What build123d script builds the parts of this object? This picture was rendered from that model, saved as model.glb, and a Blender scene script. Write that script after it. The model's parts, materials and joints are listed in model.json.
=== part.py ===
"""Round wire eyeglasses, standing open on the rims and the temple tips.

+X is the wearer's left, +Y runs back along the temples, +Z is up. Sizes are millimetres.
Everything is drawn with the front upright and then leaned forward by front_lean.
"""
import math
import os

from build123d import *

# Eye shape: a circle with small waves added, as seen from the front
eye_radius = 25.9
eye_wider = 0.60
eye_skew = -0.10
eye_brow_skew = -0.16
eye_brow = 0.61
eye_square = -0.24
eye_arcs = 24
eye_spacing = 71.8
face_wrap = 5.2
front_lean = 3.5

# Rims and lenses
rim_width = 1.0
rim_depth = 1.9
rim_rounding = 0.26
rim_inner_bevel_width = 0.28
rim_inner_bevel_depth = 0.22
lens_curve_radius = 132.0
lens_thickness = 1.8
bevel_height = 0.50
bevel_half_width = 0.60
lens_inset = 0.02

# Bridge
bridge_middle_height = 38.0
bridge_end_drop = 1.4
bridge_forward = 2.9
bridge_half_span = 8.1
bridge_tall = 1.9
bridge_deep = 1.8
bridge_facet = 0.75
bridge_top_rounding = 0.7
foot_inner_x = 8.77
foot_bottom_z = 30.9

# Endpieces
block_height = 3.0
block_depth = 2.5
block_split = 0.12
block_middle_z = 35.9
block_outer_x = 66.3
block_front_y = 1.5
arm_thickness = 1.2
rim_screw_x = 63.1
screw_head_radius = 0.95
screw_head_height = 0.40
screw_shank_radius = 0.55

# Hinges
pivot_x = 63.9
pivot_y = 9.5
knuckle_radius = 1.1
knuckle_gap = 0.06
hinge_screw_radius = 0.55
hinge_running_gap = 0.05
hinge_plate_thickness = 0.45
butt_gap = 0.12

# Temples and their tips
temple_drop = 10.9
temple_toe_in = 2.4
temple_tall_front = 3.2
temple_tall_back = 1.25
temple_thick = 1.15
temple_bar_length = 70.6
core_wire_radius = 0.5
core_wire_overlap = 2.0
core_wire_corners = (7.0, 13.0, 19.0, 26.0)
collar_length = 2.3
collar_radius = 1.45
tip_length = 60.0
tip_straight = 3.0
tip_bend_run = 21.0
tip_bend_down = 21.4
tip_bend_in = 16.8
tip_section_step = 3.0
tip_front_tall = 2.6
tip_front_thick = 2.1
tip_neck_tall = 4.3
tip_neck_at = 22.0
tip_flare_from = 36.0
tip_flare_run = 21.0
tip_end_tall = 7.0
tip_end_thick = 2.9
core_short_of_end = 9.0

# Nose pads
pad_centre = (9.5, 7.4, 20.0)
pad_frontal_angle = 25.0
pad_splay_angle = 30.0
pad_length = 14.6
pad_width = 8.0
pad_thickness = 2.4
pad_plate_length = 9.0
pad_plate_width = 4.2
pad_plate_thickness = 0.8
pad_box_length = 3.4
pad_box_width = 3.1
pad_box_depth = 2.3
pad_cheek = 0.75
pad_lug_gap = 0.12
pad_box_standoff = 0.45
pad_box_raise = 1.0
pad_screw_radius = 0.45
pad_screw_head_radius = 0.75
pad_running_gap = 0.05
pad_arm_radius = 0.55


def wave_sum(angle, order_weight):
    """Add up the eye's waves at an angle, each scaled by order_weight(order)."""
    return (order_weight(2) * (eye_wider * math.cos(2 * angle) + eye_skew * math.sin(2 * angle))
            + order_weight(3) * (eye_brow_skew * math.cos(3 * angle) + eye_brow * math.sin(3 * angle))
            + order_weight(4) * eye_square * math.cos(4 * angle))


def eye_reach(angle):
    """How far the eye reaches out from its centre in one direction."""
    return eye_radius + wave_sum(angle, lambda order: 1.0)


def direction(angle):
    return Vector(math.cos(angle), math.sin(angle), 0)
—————
Repeat the data above exactly.

Expected answer
What build123d script builds the parts of this object? This picture was rendered from that model, saved as model.glb, and a Blender scene script. Write that script after it. The model's parts, materials and joints are listed in model.json.
=== part.py ===
"""Round wire eyeglasses, standing open on the rims and the temple tips.

+X is the wearer's left, +Y runs back along the temples, +Z is up. Sizes are millimetres.
Everything is drawn with the front upright and then leaned forward by front_lean.
"""
import math
import os

from build123d import *

# Eye shape: a circle with small waves added, as seen from the front
eye_radius = 25.9
eye_wider = 0.60
eye_skew = -0.10
eye_brow_skew = -0.16
eye_brow = 0.61
eye_square = -0.24
eye_arcs = 24
eye_spacing = 71.8
face_wrap = 5.2
front_lean = 3.5

# Rims and lenses
rim_width = 1.0
rim_depth = 1.9
rim_rounding = 0.26
rim_inner_bevel_width = 0.28
rim_inner_bevel_depth = 0.22
lens_curve_radius = 132.0
lens_thickness = 1.8
bevel_height = 0.50
bevel_half_width = 0.60
lens_inset = 0.02

# Bridge
bridge_middle_height = 38.0
bridge_end_drop = 1.4
bridge_forward = 2.9
bridge_half_span = 8.1
bridge_tall = 1.9
bridge_deep = 1.8
bridge_facet = 0.75
bridge_top_rounding = 0.7
foot_inner_x = 8.77
foot_bottom_z = 30.9

# Endpieces
block_height = 3.0
block_depth = 2.5
block_split = 0.12
block_middle_z = 35.9
block_outer_x = 66.3
block_front_y = 1.5
arm_thickness = 1.2
rim_screw_x = 63.1
screw_head_radius = 0.95
screw_head_height = 0.40
screw_shank_radius = 0.55

# Hinges
pivot_x = 63.9
pivot_y = 9.5
knuckle_radius = 1.1
knuckle_gap = 0.06
hinge_screw_radius = 0.55
hinge_running_gap = 0.05
hinge_plate_thickness = 0.45
butt_gap = 0.12

# Temples and their tips
temple_drop = 10.9
temple_toe_in = 2.4
temple_tall_front = 3.2
temple_tall_back = 1.25
temple_thick = 1.15
temple_bar_length = 70.6
core_wire_radius = 0.5
core_wire_overlap = 2.0
core_wire_corners = (7.0, 13.0, 19.0, 26.0)
collar_length = 2.3
collar_radius = 1.45
tip_length = 60.0
tip_straight = 3.0
tip_bend_run = 21.0
tip_bend_down = 21.4
tip_bend_in = 16.8
tip_section_step = 3.0
tip_front_tall = 2.6
tip_front_thick = 2.1
tip_neck_tall = 4.3
tip_neck_at = 22.0
tip_flare_from = 36.0
tip_flare_run = 21.0
tip_end_tall = 7.0
tip_end_thick = 2.9
core_short_of_end = 9.0

# Nose pads
pad_centre = (9.5, 7.4, 20.0)
pad_frontal_angle = 25.0
pad_splay_angle = 30.0
pad_length = 14.6
pad_width = 8.0
pad_thickness = 2.4
pad_plate_length = 9.0
pad_plate_width = 4.2
pad_plate_thickness = 0.8
pad_box_length = 3.4
pad_box_width = 3.1
pad_box_depth = 2.3
pad_cheek = 0.75
pad_lug_gap = 0.12
pad_box_standoff = 0.45
pad_box_raise = 1.0
pad_screw_radius = 0.45
pad_screw_head_radius = 0.75
pad_running_gap = 0.05
pad_arm_radius = 0.55


def wave_sum(angle, order_weight):
    """Add up the eye's waves at an angle, each scaled by order_weight(order)."""
    return (order_weight(2) * (eye_wider * math.cos(2 * angle) + eye_skew * math.sin(2 * angle))
            + order_weight(3) * (eye_brow_skew * math.cos(3 * angle) + eye_brow * math.sin(3 * angle))
            + order_weight(4) * eye_square * math.cos(4 * angle))


def eye_reach(angle):
    """How far the eye reaches out from its centre in one direction."""
    return eye_radius + wave_sum(angle, lambda order: 1.0)


def direction(angle):
    return Vector(math.cos(angle), math.sin(angle), 0)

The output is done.